• [COLLECTED DATA]:
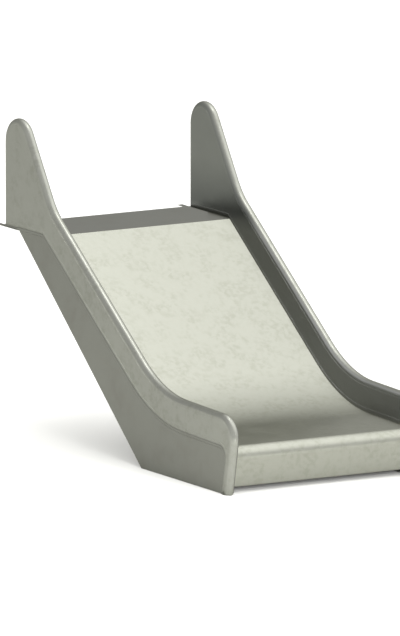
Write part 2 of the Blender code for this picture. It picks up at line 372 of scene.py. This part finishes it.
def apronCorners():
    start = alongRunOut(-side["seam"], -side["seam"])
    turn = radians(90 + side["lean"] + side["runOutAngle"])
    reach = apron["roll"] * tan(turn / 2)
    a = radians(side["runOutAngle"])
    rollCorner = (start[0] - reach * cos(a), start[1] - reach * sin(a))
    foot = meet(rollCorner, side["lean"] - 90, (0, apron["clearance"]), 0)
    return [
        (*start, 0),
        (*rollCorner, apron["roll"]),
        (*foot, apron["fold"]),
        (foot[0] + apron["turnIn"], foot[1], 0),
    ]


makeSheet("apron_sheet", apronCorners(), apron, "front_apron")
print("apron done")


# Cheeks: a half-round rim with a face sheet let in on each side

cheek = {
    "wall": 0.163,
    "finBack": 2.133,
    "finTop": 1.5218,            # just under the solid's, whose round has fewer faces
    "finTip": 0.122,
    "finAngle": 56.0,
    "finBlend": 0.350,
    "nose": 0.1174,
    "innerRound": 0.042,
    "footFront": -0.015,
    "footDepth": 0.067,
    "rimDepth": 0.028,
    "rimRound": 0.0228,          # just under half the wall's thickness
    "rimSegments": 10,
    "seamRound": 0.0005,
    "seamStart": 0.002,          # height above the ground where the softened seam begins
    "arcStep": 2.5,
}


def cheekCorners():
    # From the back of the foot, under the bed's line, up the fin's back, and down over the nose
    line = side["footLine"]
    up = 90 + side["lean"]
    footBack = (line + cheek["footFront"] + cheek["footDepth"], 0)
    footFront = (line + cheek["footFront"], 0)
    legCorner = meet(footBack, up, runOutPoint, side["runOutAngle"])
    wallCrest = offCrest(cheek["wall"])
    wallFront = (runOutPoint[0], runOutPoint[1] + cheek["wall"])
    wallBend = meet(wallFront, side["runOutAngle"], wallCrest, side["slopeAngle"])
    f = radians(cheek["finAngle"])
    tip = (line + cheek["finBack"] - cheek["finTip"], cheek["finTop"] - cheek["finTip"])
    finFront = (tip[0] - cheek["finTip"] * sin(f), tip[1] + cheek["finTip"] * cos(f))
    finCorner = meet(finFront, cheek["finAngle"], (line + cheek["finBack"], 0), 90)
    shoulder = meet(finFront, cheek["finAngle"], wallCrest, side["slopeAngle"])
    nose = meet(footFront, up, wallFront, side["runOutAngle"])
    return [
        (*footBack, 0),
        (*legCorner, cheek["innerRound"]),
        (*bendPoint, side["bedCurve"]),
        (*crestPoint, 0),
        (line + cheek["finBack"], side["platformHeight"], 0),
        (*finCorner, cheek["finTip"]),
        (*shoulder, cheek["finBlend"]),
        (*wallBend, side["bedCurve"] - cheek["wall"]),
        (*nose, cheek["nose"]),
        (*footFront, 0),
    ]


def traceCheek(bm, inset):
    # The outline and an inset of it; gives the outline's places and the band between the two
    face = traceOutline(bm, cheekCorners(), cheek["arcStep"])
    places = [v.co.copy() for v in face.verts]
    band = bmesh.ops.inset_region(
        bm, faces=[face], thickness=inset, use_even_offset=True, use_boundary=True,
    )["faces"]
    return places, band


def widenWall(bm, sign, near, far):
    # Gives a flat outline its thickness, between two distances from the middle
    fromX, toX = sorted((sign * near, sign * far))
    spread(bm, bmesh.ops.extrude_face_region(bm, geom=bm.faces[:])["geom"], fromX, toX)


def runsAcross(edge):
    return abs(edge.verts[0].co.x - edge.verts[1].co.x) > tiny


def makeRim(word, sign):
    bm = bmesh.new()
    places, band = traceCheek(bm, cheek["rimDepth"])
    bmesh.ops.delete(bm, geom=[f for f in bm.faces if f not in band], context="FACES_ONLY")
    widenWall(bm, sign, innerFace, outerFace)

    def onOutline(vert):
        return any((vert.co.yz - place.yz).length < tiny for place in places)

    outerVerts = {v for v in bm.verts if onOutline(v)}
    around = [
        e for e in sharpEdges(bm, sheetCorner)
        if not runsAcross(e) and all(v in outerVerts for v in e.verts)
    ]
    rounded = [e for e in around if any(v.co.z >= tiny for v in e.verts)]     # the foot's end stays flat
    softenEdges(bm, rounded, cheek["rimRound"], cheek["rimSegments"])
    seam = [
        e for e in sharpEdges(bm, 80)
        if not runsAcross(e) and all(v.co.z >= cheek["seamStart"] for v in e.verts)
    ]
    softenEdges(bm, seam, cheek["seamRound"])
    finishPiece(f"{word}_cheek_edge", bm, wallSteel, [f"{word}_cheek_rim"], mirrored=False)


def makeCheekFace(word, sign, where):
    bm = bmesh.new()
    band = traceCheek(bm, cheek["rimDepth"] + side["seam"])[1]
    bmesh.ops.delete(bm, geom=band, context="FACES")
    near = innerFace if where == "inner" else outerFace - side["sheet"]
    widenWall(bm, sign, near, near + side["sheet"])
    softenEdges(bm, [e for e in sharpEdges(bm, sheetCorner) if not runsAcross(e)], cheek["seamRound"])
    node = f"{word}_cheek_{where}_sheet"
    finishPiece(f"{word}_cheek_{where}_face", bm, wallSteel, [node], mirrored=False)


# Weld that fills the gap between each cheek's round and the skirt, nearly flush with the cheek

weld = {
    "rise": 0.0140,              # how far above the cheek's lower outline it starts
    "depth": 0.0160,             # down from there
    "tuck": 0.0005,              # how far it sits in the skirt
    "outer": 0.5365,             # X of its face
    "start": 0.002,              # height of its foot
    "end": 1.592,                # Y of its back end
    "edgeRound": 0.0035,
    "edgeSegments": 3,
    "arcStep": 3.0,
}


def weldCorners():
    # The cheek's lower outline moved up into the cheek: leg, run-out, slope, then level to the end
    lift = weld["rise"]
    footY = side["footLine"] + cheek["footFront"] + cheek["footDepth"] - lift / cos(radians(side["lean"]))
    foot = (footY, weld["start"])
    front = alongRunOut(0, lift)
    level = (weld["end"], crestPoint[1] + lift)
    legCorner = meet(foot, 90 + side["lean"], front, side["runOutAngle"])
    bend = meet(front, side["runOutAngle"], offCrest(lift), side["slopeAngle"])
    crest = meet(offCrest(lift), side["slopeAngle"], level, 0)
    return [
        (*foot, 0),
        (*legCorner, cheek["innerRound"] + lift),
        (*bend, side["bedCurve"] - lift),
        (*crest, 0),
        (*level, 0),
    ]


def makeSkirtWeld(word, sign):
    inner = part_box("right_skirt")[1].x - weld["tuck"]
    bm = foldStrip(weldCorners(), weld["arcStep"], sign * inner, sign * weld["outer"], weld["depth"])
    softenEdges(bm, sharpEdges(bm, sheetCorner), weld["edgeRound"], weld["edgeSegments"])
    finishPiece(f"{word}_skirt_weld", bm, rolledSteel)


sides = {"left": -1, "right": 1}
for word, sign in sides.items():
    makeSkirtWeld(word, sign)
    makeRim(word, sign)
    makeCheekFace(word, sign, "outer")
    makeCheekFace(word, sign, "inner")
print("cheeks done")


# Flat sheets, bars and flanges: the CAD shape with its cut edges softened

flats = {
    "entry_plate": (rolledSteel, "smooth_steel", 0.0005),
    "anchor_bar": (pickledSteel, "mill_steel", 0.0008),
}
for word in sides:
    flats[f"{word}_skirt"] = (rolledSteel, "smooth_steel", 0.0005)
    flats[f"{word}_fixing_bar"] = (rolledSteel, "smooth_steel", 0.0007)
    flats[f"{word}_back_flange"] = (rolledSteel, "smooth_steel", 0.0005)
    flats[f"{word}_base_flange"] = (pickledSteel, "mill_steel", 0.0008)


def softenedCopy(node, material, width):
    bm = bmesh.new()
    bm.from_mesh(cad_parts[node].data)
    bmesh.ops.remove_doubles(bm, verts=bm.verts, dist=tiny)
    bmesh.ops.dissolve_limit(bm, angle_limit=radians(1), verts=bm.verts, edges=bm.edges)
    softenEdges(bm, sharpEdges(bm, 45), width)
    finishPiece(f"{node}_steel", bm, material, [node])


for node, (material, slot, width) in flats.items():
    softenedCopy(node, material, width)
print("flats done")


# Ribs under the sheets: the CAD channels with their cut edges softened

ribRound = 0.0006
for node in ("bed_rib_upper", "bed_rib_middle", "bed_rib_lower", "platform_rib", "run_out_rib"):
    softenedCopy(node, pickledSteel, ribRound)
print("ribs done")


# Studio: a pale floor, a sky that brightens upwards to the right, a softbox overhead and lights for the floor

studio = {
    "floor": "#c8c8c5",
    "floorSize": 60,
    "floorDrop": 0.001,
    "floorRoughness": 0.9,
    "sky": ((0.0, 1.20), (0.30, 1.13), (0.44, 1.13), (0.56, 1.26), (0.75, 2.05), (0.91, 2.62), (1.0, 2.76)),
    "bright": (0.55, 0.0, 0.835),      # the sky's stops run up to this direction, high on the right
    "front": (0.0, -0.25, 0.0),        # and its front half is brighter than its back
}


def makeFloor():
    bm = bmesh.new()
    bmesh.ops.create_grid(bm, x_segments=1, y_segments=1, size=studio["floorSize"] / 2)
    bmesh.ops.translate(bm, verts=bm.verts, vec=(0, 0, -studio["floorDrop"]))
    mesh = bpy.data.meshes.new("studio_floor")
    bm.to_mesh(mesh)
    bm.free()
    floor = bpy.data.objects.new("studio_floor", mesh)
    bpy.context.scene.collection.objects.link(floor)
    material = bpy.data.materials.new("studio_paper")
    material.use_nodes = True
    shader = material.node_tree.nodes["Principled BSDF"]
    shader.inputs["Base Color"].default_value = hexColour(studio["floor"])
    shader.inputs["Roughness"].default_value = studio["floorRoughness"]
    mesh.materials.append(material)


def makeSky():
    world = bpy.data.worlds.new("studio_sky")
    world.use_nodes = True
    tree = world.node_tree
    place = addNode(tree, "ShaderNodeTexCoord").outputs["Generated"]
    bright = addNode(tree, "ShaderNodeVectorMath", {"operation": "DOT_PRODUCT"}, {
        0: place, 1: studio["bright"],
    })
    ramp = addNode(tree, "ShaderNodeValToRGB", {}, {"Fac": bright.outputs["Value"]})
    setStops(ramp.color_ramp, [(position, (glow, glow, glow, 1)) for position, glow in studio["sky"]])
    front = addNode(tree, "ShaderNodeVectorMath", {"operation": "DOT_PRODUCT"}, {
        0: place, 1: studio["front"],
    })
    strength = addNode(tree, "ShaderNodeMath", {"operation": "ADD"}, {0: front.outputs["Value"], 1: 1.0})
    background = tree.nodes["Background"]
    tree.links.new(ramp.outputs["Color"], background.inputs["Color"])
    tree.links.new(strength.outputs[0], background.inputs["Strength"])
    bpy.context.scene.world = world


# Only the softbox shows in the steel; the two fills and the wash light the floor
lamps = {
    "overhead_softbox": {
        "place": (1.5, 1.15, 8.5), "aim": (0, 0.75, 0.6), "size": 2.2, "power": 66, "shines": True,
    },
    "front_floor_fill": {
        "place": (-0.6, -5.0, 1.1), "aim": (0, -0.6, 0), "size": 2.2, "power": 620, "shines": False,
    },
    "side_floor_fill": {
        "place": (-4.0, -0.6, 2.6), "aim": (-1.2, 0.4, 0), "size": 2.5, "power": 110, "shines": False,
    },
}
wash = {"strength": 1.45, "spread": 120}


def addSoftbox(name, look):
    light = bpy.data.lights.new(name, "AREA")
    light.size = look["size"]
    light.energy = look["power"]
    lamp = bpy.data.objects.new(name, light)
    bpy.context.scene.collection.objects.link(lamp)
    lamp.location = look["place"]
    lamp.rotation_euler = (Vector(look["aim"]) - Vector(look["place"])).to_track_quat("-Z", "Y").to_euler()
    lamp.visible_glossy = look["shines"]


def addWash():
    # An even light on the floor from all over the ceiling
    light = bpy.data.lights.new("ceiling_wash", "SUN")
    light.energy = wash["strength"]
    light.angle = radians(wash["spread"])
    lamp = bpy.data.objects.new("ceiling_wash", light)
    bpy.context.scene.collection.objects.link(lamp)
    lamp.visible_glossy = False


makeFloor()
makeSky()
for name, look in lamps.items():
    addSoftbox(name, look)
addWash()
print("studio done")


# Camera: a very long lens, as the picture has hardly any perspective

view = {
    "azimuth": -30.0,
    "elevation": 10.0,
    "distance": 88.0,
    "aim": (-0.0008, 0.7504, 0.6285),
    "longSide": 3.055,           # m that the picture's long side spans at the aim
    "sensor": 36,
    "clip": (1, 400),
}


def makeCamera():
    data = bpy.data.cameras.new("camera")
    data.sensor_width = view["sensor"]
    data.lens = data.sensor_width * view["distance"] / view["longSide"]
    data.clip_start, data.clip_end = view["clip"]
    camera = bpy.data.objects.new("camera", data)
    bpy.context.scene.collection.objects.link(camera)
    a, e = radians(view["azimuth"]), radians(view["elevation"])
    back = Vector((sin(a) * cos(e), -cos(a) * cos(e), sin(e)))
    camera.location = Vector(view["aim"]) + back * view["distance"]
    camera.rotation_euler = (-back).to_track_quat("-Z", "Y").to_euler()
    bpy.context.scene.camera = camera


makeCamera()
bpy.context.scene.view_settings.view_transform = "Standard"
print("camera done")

• [WRITTEN PROBLEM]: Look through the data above. Each line containing the word "this" needs to be copied.

• [EXERCISE SOLUTION]:
Write part 2 of the Blender code for this picture. It picks up at line 372 of scene.py. This part finishes it.
    "bright": (0.55, 0.0, 0.835),      # the sky's stops run up to this direction, high on the right